Another test result and more bad news. Not terrible news but not great. This life threatening disease is not threatening my life enough yet to make it clear on what to do, but it is making more noise. The army (cancer) has invaded my territory (body) and it is attempting to surround me (5 tumors, located left and right sides, both sides of the diaphragm). This enemy is persistent and it is advancing, it continues to press forward.
The battle lines have clearly been drawn. I feel like I am in the middle of an old western where the soldiers were told not to shoot until you can see the whites of their eyes. I can definitely feel the presence of the enemy but I am still awaiting word from the Commander (GOD) to give the command to shoot.
It is the natural course for this type of cancer to press forward, to continue to grow and spread. While there are many treatment options, they all just provide temporary success with attacking this cancer.
It is very much like a typical war scenario between two fairly equal combatants, one advances, the other retreats, the other advances, etc. There will be (and already has been) many battles with this cancer. There is no cure at this point for this type of cancer and there are a limited number of bullets that I can fire, a limited number of battles that I can wage and win. The reality is that most likely one day it will win the final battle. Up until that final battle with it, modern medicine can make it retreat, but some day it will not. Unless God intervenes with a miraculous healing, it will gain the upper hand in the final battle, or so it may seem.
I have accepted this disease as my “thorn in the flesh” and I am able to carry my cup with assurance. The difficult part is in knowing when it is time to drink of this cup or to continue to just carry it. Jesus prayed in the Garden of Gethsemane about his cup of suffering and that since it was the Father’s will and timing, He was ready to drink of the cup. That he did as he allowed himself to be arrested, crucified and to die. This he did for the Father, for you and for me.
As the apostle Paul said, to die is victory. You see the final battle for all Christians is not the one that deals with this physical body. Instead it is actually the battle that has already taken place. It is the battle that was waged 2000 years ago, on a cross on a hillside. And it is a battle that was fought for me, won for me and, as such, a battle that I do not have to join in now, but I get to reap the rewards of the victor of that battle.

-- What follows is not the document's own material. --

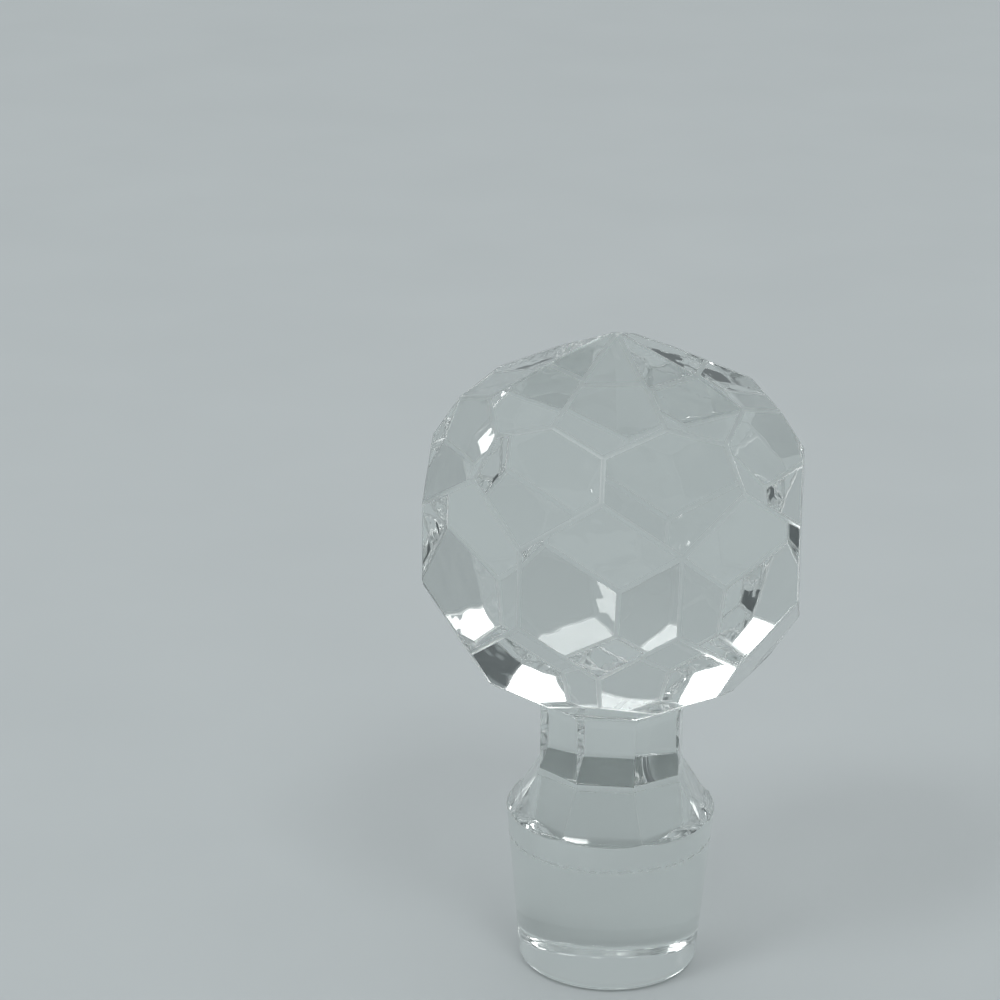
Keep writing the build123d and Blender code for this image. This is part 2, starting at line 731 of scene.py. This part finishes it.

So even in the last battle that I may wage on earth in this physical body, that defeat has already been turned into victory by Jesus. Knowing that I win the war removes all the pressure from fighting each individual battle. It also allows me to fight it my way, on my terms as I feel that God is leading me. It allows me to follow His wisdom, which may fly in the face of conventional wisdom (science).
My gut (not literally, just a feeling) says that it is time to treat. My heart (again not literally) says to wait, mainly because of the side effects of the treatment. Conventional wisdom (modern science) says to wait. Conventional wisdom would say that it would have been more powerful for Jesus to come off the cross and to show the world that He was God. But God knew better, he knew that an atonement for sin had to be paid, that death had to be defeated. Thank God that Jesus paid that price so we could join in the final battle and know that death has already been defeated.
Is it time to treat, is my gut feeling God speaking to me and while I have accepted this thorn and cup and I am not ready to go forward because of the side effects of the treatment? Or is God testing my faith and seeing if it is strong enough to continue to live with the disease without treating it?
For many cancer patients, this is the personal, sometimes most difficult part of the war. Waiting on test results, decisions to be made, just waiting, etc. can be tough. For me, I am content to rest completely in God’s peace, confident and hopeful that in God’s perfect timing he will reveal the correct plan of action. If you too are struggling, whether at war with cancer or some other battle that is raging in your life, I invite you to seek God’s comfort and leadership. It is a guaranteed plan for peace and long-term (even eternal) peace. Amen.